Frequently Asked Questions
Does the new EU steel quota system apply already? No. The current safeguard remains in force until 30 June 2026, according to Commission Implementing Regulation (EU) 2025/612. The April 2026 deal is provisional and still needs formal adoption before the replacement regime can start on 1 July 2026.
What is the biggest change for UK traders? The biggest commercial change is the proposed jump in the above-quota duty from 25% to 50%, alongside lower tariff-free volumes. That increases both cost risk and the value of getting classification, timing, and origin evidence right.
Will UK-origin steel be exempt from the new EU rules? The official summaries we reviewed say the exemption is for EEA countries, not for the UK. UK businesses should therefore plan on the basis that EU steel quota controls still matter for their shipments unless the final legal text says otherwise for a specific product or origin.

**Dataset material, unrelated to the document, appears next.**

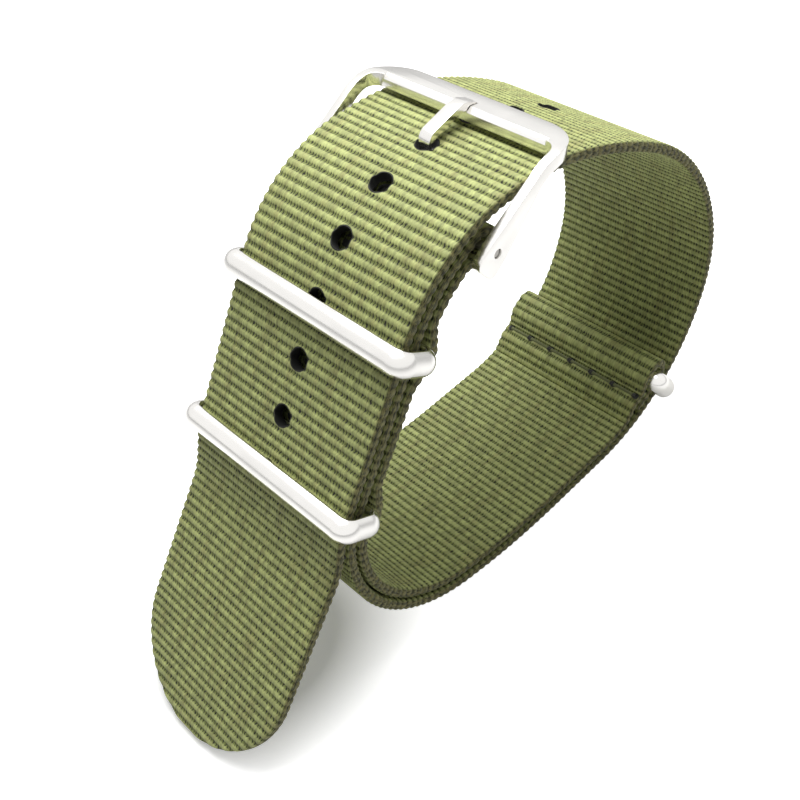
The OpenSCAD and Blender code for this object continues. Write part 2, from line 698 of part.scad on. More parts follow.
// One end of the pin, along +X
module pin_end() {
    translate([0, 0, shank_in]) cylinder(d = shank_d, h = flange_out - flange_t / 2 - shank_in);
    translate([0, 0, flange_out - flange_t]) cylinder(d = flange_d, h = flange_t);
    translate([0, 0, flange_out - flange_t / 2])
        cylinder(d = nose_d, h = nose_out - flange_out + flange_t / 2);
}
module spring_bar_tip_right() {
    color("dimgray") placed() on_pin() pin_end();
}
module spring_bar_tip_left() {
    color("dimgray") placed() on_pin() mirror([0, 0, 1]) pin_end();
}
// Helical spring between the pin's two ends: rings of points along the coil, joined into one tube
module spring_bar_spring() {
    steps = 8;
    sides = 6;
    half = shank_in - wire_d / 2 - eps;
    n = coil_turns * steps;
    pts = [for (i = [0:n], k = [0:sides - 1])
        let (a = 360 * i / steps, b = 360 * k / sides, r = coil_d / 2 + wire_d / 2 * cos(b))
        [r * cos(a), r * sin(a), -half + 2 * half * i / n + wire_d / 2 * sin(b)]];
    tube = [for (i = [0:n - 1], k = [0:sides - 1])
        let (p = i * sides + k, q = i * sides + (k + 1) % sides)
        each [[p, q, q + sides], [p, q + sides, p + sides]]];
    cap_in = [for (k = [1:sides - 2]) [0, k + 1, k]];
    cap_out = [for (k = [1:sides - 2]) [n * sides, n * sides + k, n * sides + k + 1]];
    color("goldenrod") placed() on_pin()
        polyhedron(pts, concat(tube, cap_in, cap_out), convexity = 6);
}

main_strap();
short_strap();
seam_buckle_fold();
seam_short_start();
seam_upper_pocket();
seam_lower_pocket_top();
seam_lower_pocket_end();
seam_end_fold();
keeper_ring_upper();
keeper_ring_lower();
end_ring();
buckle_frame();
buckle_tongue();
spring_bar_tube();
spring_bar_tip_right();
spring_bar_tip_left();
spring_bar_spring();
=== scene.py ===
"""Pass-through webbing watch strap, lying closed on a white table.

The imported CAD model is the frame. The woven bands, the sewing threads, the buckle and its tongue
are new surfaces worked out with numpy. The rings and the pin keep their CAD meshes and get their
finish here. Sizes in the classes are millimetres, and meshes are metres.
"""

import logging
from dataclasses import dataclass, field, replace
from enum import Enum

import bmesh
import bpy
import numpy as np
from mathutils import Matrix, Vector


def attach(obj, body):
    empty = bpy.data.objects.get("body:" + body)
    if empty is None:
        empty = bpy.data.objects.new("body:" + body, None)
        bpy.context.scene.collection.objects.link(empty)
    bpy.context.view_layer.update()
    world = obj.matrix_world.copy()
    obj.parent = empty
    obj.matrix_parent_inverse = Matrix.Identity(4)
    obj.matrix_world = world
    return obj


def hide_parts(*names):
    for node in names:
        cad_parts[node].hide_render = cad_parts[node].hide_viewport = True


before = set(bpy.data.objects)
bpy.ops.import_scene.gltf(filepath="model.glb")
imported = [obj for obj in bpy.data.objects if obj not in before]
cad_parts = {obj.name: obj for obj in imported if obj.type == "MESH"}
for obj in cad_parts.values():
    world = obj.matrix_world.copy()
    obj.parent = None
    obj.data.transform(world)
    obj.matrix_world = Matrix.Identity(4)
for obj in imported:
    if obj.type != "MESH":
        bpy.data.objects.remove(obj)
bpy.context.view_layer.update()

LOG = logging.getLogger("strap")
MM = 0.001
TINY = 1e-9
TURN = 360.0
# The webbing's thickness, its holes and the first one's distance from the tip, in millimetres
THICKNESS = 1.2
HOLE_DIAMETER = 2.2
HOLE_PITCH = 5.9
HOLE_FIRST = 32.5
# Length of a stitch in millimetres, and the turns of the thread's twist in it
STITCH = 3.4
STITCH_TURNS = 3
# Half of the way round a band in its UV map, where its back face mirrors its front face
HALF_TURN = 24.0


class Body(Enum):
    """The rigid bodies of the motion model."""

    STRAP = "strap"
    BUCKLE = "buckle"
    TONGUE = "tongue"


class Slot(Enum):
    """The record's material slots."""

    WEBBING = "webbing"
    THREAD = "thread"
    STEEL = "steel"
    SPRING_STEEL = "spring_steel"


def linear(hex_colour: str) -> tuple[float, float, float, float]:
    """Turns an sRGB hex colour into linear RGBA.

    Args:
        hex_colour: six hex digits, as in "8f9a5a".

    Returns:
        Linear red, green, blue and an alpha of 1.
    """
    c = np.array([int(hex_colour[i : i + 2], 16) for i in (0, 2, 4)]) / 255
    rgb = np.where(c <= 0.04045, c / 12.92, ((c + 0.055) / 1.055) ** 2.4)
    return (float(rgb[0]), float(rgb[1]), float(rgb[2]), 1.0)


def add(
    tree: bpy.types.NodeTree, kind: str, inputs: dict | None = None, **settings
) -> bpy.types.Node:
    """Adds one shader node with its settings and links.

    Args:
        tree: the node tree.
        kind: the node's type without the word ShaderNode.
        inputs: input name or number to a value, a node (its first output) or a socket.
        settings: the node's own properties.

    Returns:
        The new node.
    """
    new = tree.nodes.new("ShaderNode" + kind)
    for name, value in settings.items():
        setattr(new, name, value)
    for name, value in (inputs or {}).items():
        socket = new.inputs[name]
        if isinstance(value, bpy.types.Node):
            tree.links.new(value.outputs[0], socket)
        elif isinstance(value, bpy.types.NodeSocket):
            tree.links.new(value, socket)
        else:
            socket.default_value = value
    return new


def new_material(name: str) -> tuple[bpy.types.Material, bpy.types.NodeTree]:
    """Makes an empty node material.

    Args:
        name: the material's name.

    Returns:
        The material and its node tree, without nodes.
    """
    made = bpy.data.materials.new(name)
    made.use_nodes = True
    made.node_tree.nodes.clear()
    return made, made.node_tree


SMOOTH = {"interpolation_type": "SMOOTHSTEP"}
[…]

Why are logistics operators affected if they do not own the goods? Because when quota access is tight, document gaps and timing disputes surface first in transport and customs operations. Forwarders, brokers, and warehouse teams often end up dealing with booking changes, delayed entries, storage, and customer claims.
What documents should be reviewed first? Start with product specs, commodity code files, mill certificates, supplier origin declarations, commercial invoices, and contract clauses on duty risk. If you cannot show where the steel was produced and how it was classified, you are not ready for a tighter quota regime.